In April 2022 Chief Judge Colm F. Connolly for the United States District Court for the District of Delaware issued a Standing Order regarding TPLF disclosure patterned after N.J. Civ. Rule 7.1.1. This order, titled “Standing Order Regarding Third-Party Litigation Funding Arrangements,” applies to “all cases assigned to Chief Judge Connolly.”[22] Judge Connolly’s order, the text of which is very similar to N.J. Civ. Rule 7.1.1, requires parties, in general, to disclose certain TPLF information and permits a party to seek additional information in certain situations. Judge Connolly’s order can be viewed in full via the link above.
Of note, the plaintiff in a patent case before Judge Connolly recently filed a Petition for Writ of Mandamus to the United States Court of Appeals, Federal Circuit challenging, in part, Judge Connolly’s Standing Order as reported at In re: Nimitz Technologies LLC, 2022 WL 17494845 (U.S. Court of Appeals, Federal Circuit, December 8, 2022). While a complete examination into this interesting dispute is beyond the scope of the article, very generally, the plaintiff in this case filed a response indicating that it “[had] not entered into any arrangement with a Third-Party Funder, as defined in the Court’s [Standing Order].”[23] However, upon becoming aware of subsequent information, the court had further questions which resulted in a court hearing and the court requesting additional information.[24] This then prompted the plaintiff to file a Writ of Mandamus and the U.S. Court of Appeals entering a stay pending further review of the matter.[25] As part of its Writ of Mandamus, the plaintiff argued that Judge Connolly’s Standing Order “in and of itself constituted an abuse of discretion as it has no basis in the Patent Act or the Federal Rules of Civil Procedure.”[26] Further, the plaintiff argued that the court’s requests for additional documents would force it to disclose confidential information and materials protected by the work product doctrine.[27] The U.S. Court of Appeals rejected this challenge finding, in part, that the plaintiff “[had] not shown entitlement to the ‘drastic and extraordinary remedy’ of a writ of mandamus” based on the facts and underlying proceedings,[28] although it expressed “no view on whether there has been any violation of the particular legal standards that correspond to the concerns recited by the district court or, if so, what remedies … would be appropriate.”[29] Accordingly, the U.S. Court of Appeals denied the plaintiff’s petition and lifted the stay.[30]

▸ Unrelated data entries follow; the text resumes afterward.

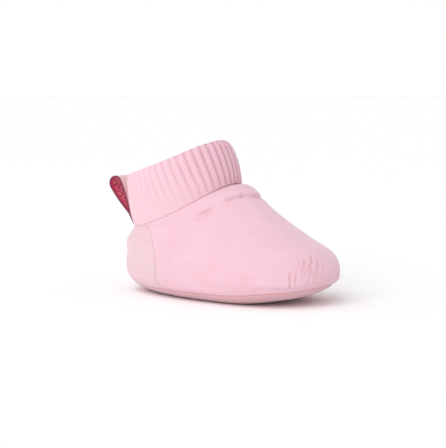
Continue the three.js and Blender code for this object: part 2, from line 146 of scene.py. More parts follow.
class BOOTIE_PG_fabric(bpy.types.PropertyGroup):
    """How the fabric lies: ribs, rolls, creases and gathers."""

    ribs: IntProperty(name="Ribs", default=48, description="Ribs round the cuff")
    rib_depth: length("Rib depth", 0.7, "Depth of the grooves between ribs")
    rib_lean: FloatProperty(
        name="Rib lean", default=0.2, description="Turn of the ribs towards the heel, by the mouth",
    )
    sole_tuck: length("Sole tuck", 0.75, "How deep the upper turns in at the sole's seam")
    tip_drop: length("Tip drop", 2.3, "How far the toe's low edge sinks at the tip")
    tip_back: length("Tip back", 2.1, "How far it draws back there")
    tip_reach: length("Tip reach", 24, "How far behind the tip that starts")
    tip_low: length("Tip low", 9, "It is whole below this height")
    tip_middle: length("Tip middle", 18, "The drawing back is gone above this one")
    tip_high: length("Tip high", 24, "and the sinking above this one")
    ankle_tuck: length("Ankle tuck", 0.25, "How deep it turns in at the front of the ankle seam")
    side_tuck: length("Side tuck", 0.12, "How deep it turns in at the heel seams")
    seam_round: length("Seam round", 2.2, "How wide a turned edge is")
    cuff_belly: length("Cuff belly", 0.7, "Swell of the cuff's front at half height")
    mouth_tuck: length("Mouth tuck", 0.5, "How far the cuff rounds in below its fold")
    mouth_round: length("Mouth round", 4.5, "How wide that rounding is")
    roll_height: length("Roll height", 1.25, "Puffed roll of velour under the front of the cuff")
    crease_depth: length("Crease depth", 1.0, "Crease under that roll")
    gather_depth: length("Gather depth", 0.55, "Folds where the toe is gathered onto the sole")
    toe_swell: length("Toe swell", 0.5, "Broad swell of the toe")
    heel_fold: length("Heel fold", 0.55, "Broad fold round the heel")
    slack: length("Slack", 0.2, "Slow unevenness of the velour")
    loop_length: length("Loop length", 25.2, "Stitched root to the loop's round end")
    loop_radius: length("Loop radius", 3.35, "Round end of the loop")
    loop_tail: length("Loop tail", 5.5, "The two plies lie together this far from the root")
    loop_lean: angle("Loop lean", 31.5, "Back from upright")
    ribbon_width: length("Ribbon width", 10, "Width of the pull loop's ribbon")
    ribbon_thickness: length("Ribbon thickness", 0.45, "Thickness of the ribbon")


class BOOTIE_PG_colours(bpy.types.PropertyGroup):
    """Colours of the fabrics."""

    velour: colour("Velour", (0.835, 0.573, 0.645), "Pale pink of the foot")
    # Painted sheen: a paler, greyer copy of the velour's pink for the heel piece, standing in for the sheen it
    # shows in the light.
    heel: colour("Heel", (0.785, 0.60, 0.64), "Paler, greyer pink of the heel piece")
    # Also the painted shade that darkens the velour in its folds.
    velour_shade: colour("Velour shade", (0.77, 0.44, 0.52), "Deeper pink down in the pile")
    sole: colour("Sole", (0.80, 0.46, 0.50), "Deeper pink of the sole")
    rib: colour("Rib", (0.84, 0.56, 0.63), "Pink of the rib crests")
    # Painted shade: the colour that the rib grooves and stitch valleys are darkened towards.
    rib_shade: colour("Rib shade", (0.62, 0.31, 0.39), "Pink of the grooves")
    jersey: colour("Jersey", (0.93, 0.70, 0.75), "Lining and insole")
    wadding: colour("Wadding", (0.90, 0.88, 0.84), "White wadding")
    elastic: colour("Elastic", (0.88, 0.86, 0.83), "White elastic")
    thread: colour("Thread", (0.86, 0.47, 0.56), "Seam thread")
    ribbon_outside: colour("Ribbon outside", (1.0, 0.64, 0.68), "Peach pink satin")
    ribbon_inside: colour("Ribbon inside", (0.70, 0.045, 0.14), "Crimson ground")
    ribbon_vine: colour("Ribbon vine", (0.95, 0.24, 0.38), "Woven vine")
    ribbon_edge: colour("Ribbon edge", (0.16, 0.03, 0.06), "Dark selvedge")
    floor: colour("Floor", (0.99, 0.99, 0.99), "Pale floor")


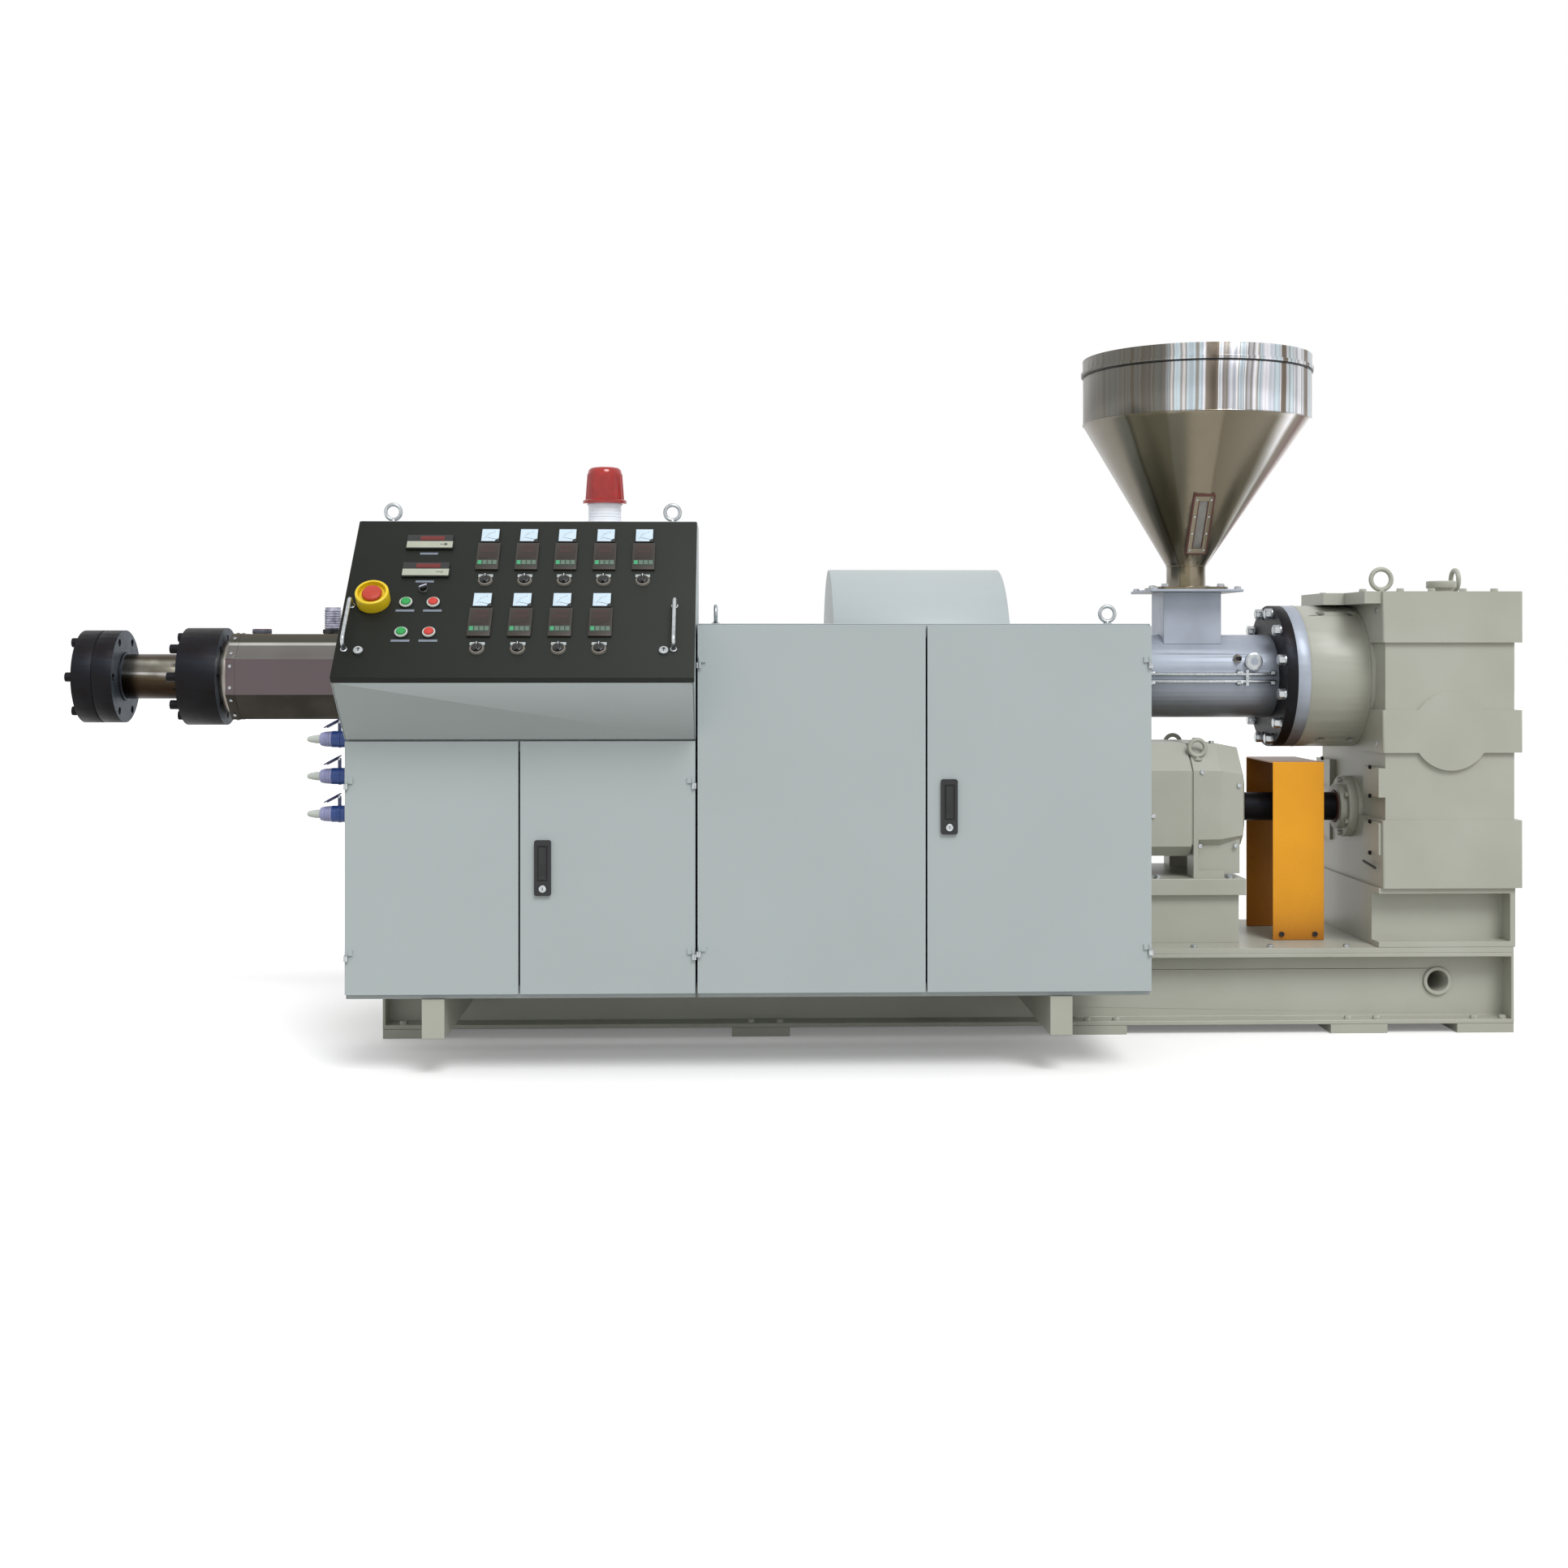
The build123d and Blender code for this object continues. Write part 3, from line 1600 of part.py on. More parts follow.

In another Delaware development, in June 2022 the Delaware State Senate passed Delaware Senate Concurrent Resolution No. 127 titled “Encouraging the Delaware Judiciary to Study Transparency in Third-Party Litigation Funding.”[31] This resolution, in which the Delaware House of Representatives concurred, “encourages the Delaware Judiciary to study and, if appropriate, recommend revisions to courts’ rules of procedure or statutes, if needed, to implement a disclosure requirement for third-party litigation funding.”[32] The text of this resolution cites, in part, several items for consideration as part of its call for the Delaware Judiciary to examine the TPLF disclosure, including concerns regarding transparency, possible conflicts of interest, the potential for third-party funders to have direct or indirect control over litigation, and the fact TPLF practices remain largely unregulated at the present time.[33] This resolution also references Judge Connolly’s order.[34]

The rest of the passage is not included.